The decision of the jury is supposed to be final, but when a prisoner is found guilty and the court is convinced that the jury is entirely in error, it may set the judgment aside and postpone the case to another session. Against the sentence of the court, appeal may be made to the Cour de Cassation. The Cour d'Assises exercises full jurisdiction in all cases criminal, correctionnelle, or of the Simple Police, excepting in the case of some special law. It takes cognizance, moreover, of actions qualified as crimes, of actions qualified as misdemeanors which a special law places under its jurisdiction,—misdemeanors committed during its sessions, political misdemeanors and those of the press, excepting offences against the public morality and slander, or insults offered to individuals, which all come before the Tribunal Correctionnel.
One of the oldest and most characteristic features of the French administration of justice, the juge d'instruction, has but recently disappeared. The very extensive powers of this magistrate, but vaguely defined by law and custom, lent themselves readily to the abuses which undoubtedly constituted a grave defect in the criminal jurisprudence of the nation. To him were confided all the details of the preliminary investigation of a crime and the detection of the criminal, the seeking for clues, the right of search, of arrest of any suspected characters, of summoning witnesses and experts, of interrogating the accused, and—but too generally—of wresting a confession from him by any means that might present themselves. One of the methods employed was the ostentatious consultation before him of a blank memorandum which, the accused was given to understand, contained the complete avowal of a confederate. In the famous affaire Wilson of a few years ago, concerning the alleged sale of decorations of the Legion of Honor, M. Vigneau, the official charged with this investigation, telephoned to one of these purchasers of red ribbons in the assumed character of M. Wilson. These irregular practices, however, it is asserted, were mostly practised by younger and more inexperienced Juges d'Instruction, and were greatly disapproved by the graver and older magistrates.

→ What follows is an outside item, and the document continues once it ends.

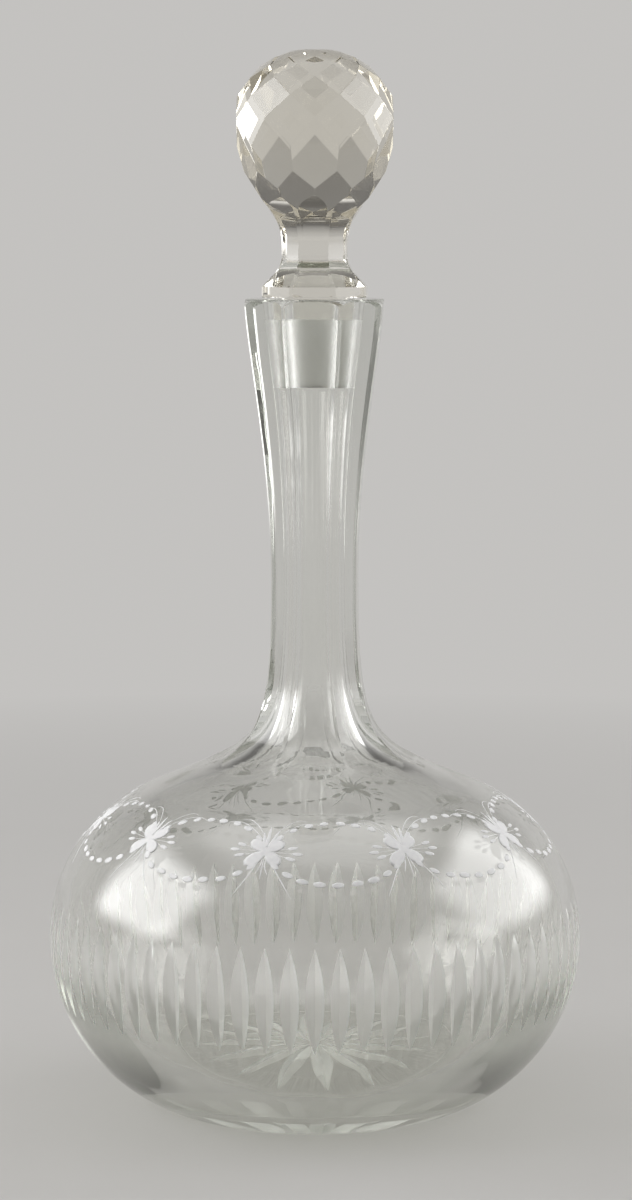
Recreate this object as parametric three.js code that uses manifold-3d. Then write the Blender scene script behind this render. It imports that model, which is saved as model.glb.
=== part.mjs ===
// Cut glass decanter with a globe stopper. Millimetres, +Z up, front towards -Y.
// The bottle is blown, then cut: eight flat slices down the neck, a belt of mitre flutes round the
// belly and a star under the foot. The stopper is solid: a diamond cut globe on an eight-sided
// stem and collar, with a tapered plug ground into the mouth.
// The origin is the centre of the foot, on the surface that the decanter stands on.
import * as THREE from 'three';
import { ConvexGeometry } from 'three/addons/geometries/ConvexGeometry.js';
import { mergeVertices } from 'three/addons/utils/BufferGeometryUtils.js';
import Module from 'manifold-3d';

const wasm = await Module();
wasm.setup();

const DEGREE = Math.PI / 180;

// Outside of the bottle, from the foot up. Each rise is measured from the place before it.
const FOOT_RADIUS = 40.3;
const FOOT_SLOPE = 17;
const BELLY_RADIUS = 71.7;
const BELLY_RISE = 45.8;
const SHOULDER_RADIUS = 45;
const SHOULDER_RISE = 40.1;
const SHOULDER_SLOPE = 23;
const WAIST_RADIUS = 12.3;
const WAIST_RISE = 56.6;
const RIM_RADIUS = 19.6;
const RIM_RISE = 74.5;
const RIM_FLARE = 4.5;
const LIP_ROUND = 2;

// Fullness of the outline's curves: how far each handle reaches towards the corner, 0 to 1.
const FOOT_FULLNESS = 0.44;
const BELLY_FULLNESS_BELOW = 0.57;
const BELLY_FULLNESS_ABOVE = 0.675;
const SHOULDER_FULLNESS = 0.19;
const SWEEP_FULLNESS = 0.95;
const WAIST_FULLNESS_BELOW = 0.82;
const WAIST_FULLNESS_ABOVE = 0.42;
const RIM_FULLNESS = 0.21;

// Inside of the bottle.
const FLOOR_THICKNESS = 9;
const FLOOR_RADIUS = 40;
const HEEL_FULLNESS_BELOW = 0.22;
const HEEL_FULLNESS_ABOVE = 0.54;
const BELLY_WALL = 4.3;
const SHOULDER_WALL = 4.6;
const BORE_RADIUS = 5.2;

// Stopper plug and the ground mouth that it seats in.
const PLUG_TOP_RADIUS = 8.7;
const PLUG_TIP_RADIUS = 6.5;
const PLUG_LENGTH = 22.8;
const PLUG_CHAMFER = 0.4;
const SEAT_GAP = 0.3;
const SOCKET_RUNOUT = 1.5;

// Stopper above the rim. The stem's length runs from the flare to where its line meets the taper's.
const COLLAR_RADIUS = 14.75;
const COLLAR_BAND = 2.9;
const COLLAR_EDGE = 0.5;
const FLARE_HEIGHT = 8.3;
const FLARE_SLOPE = 45;
const FLARE_FULLNESS_BELOW = 0.9;
const FLARE_FULLNESS_ABOVE = 0.42;
const STEM_RADIUS = 9.15;
const STEM_LENGTH = 7.3;
const STEM_FILLET = 16;
const FILLET_INSET = 0.1;
const GLOBE_RADIUS = 21.75;
const GLOBE_COUNT = 10;
const GLOBE_CROWN = 0.85;
const GLOBE_ROWS = 6;
const TABLE_HEIGHT = 17.9;
const LOWER_FACET_ANGLE = 15.5;
const TAPER_ANGLE = 33.3;
const TAPER_DROP = 11.1;

// Slices cut down the neck and the stem, with a narrow strip of round glass left between them.
const SLICE_COUNT = 8;
const SLICE_TURN = -2.75;
const ARRIS_WIDTH = 1;
const SLICE_FADE_RADIUS = 25;
const SLICE_END_RADIUS = 31;
const RUNOUT_ANGLE = 60;

// Flutes round the belly, measured up and down from its widest place.
const FLUTE_COUNT = 70;
const FLUTE_ABOVE = 10;
const FLUTE_BELOW = 17.6;
const FLUTE_ANGLE = 104;

// Star under the foot.
const STAR_ARMS = 16;
const STAR_TURN = 5.6;
const STAR_RADIUS = 34.5;
const STAR_HEART = 1.5;
const STAR_DEPTH = 1.9;
const STAR_ANGLE = 112;

// Faces: how finely the round forms are divided, round the axis and along each curve.
const CAVITY_SIDES = 36;
const STOPPER_SIDES = 40;
const OUTSIDE_STEPS = { foot: 10, belly: 7, sweep: 11, neck: 5 };
const HOLLOW_STEPS = { heel: 8, belly: 6, sweep: 8, neck: 3 };
const LIP_STEPS = 3;
const FLARE_STEPS = 5;
const FILLET_STEPS = 3;
const RUNOUT_STEPS = 6;
const STAR_STEPS = 8;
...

The accused—who not infrequently would declare subsequently that the statements which he was reported to have made by the curieux, in thieves' slang, were but a distorted version of his words—was considered to have an additional security in the presence of the magistrate's greffier, or clerk, who took down his testimony, and in the fact that he himself need not sign this statement if he considered it inexact.
It was recognized that the qualities, physical, moral, and mental, possessed by a truly able and upright Juge d'Instruction were necessarily exceptional. He should have a very extensive judicial knowledge and experience, he should be gifted with powers of precision, of observation, of decision, of activity, of patience, and of evenness of temper. He should be affected by nothing, surprised by nothing. His bodily health should be sound, his brain cool, and his digestion excellent. He was liable to be summoned from his bed at any hour of the night to investigate a new crime; and when he entered his cabinet tranquilly at one o'clock in the afternoon, it was possible that a minute afterward he would be leaving it hastily on the trail of a fresh offence against justice. In Paris, these magistrates, twenty-eight in number,—with the exception of two who sat in the Petit Parquet,—occupied the three upper stories of the Palais; in the antechamber of each, under the eye of an attendant, or garçon de bureau, might be found waiting, more or less impatiently, a number of witnesses and persons interested, from all classes of society. In the inner room, before the magistrate seated at his desk, and flanked by his greffier, the prisoner or the suspected criminal, guarded by two soldiers of the Garde Municipale, would be undergoing his examination,—badgered, bullied, cross-examined, threatened, matching his dull and unaccustomed wits against the keener, trained, and experienced ones of the judge, outmatched at every point, and but too frequently failing to demonstrate his innocence which it should have been as much the care of his examiner as his own to demonstrate.
Lowest in the scale of the courts of justice of the capital, but by far the most industrious, is the Tribunal de Simple Police. Before it appear the minor offenders against the law, those whose penalties, when convicted, attain a maximum of fifteen francs, or at the very worst, five days of prison. Usually, however, they range from about a fine of three francs if the culprit appear before the court, to five francs if he be condemned by default. The difference is not sufficiently great, usually, to compensate him for the expenditure of time and trouble in appearing, and he permits Justice to take her course without protest. These offenders are usually hotel-keepers, shopkeepers, cab-drivers, concierges, small proprietors, etc.; their crimes consist in neglecting the proper sweeping of their sidewalks, in shaking a carpet out of a window, in watering a window-plant too copiously, in putting up the shop-shutters too late, in permitting the family dog to go about without collar and muzzle,—crimes usually committed in honest ignorance of the police regulations thus violated. As there exists but one Tribunal de Police for the twenty arrondissements of Paris, we are not surprised to learn that this court is the busiest one in France. The number of offenders who appear before it annually averages from forty-three to forty-five thousand.
But, as it does not sit on Sundays, Mondays, fête-days, and but three days a week during the vacation, the total number of hearings amounts to two hundred and forty annually. This makes nearly two hundred cases for each sitting, and as the sittings last from an hour and a half to three hours, the court has about one minute to devote to each case. To enable it to dispose of them with this rapidity, it classifies the offenders, and tries all those accused of the same offence at once. The Ministère Public announces: "Are accused of violation of the ordinance of police regulating public cabs: Pierre, Paul, Jacques," etc. From time to time, a voice from the audience answers to one of these names: "Present!" This roll-call finished, the Juge de Paix, who has marked on his list the names of the absentees, reads these names again and condemns them all by default to the maximum penalty. Then there is a second roll-call of those who are present. The Ministère Public calls on all those who have anything to say to come forward; two or three of the offenders advance, stammer out some excuses which are scarcely listened to, and this second list is condemned in a lump to the regulation minimum penalty. By this simple process, the forty-five thousand cases are tried in the course of the year.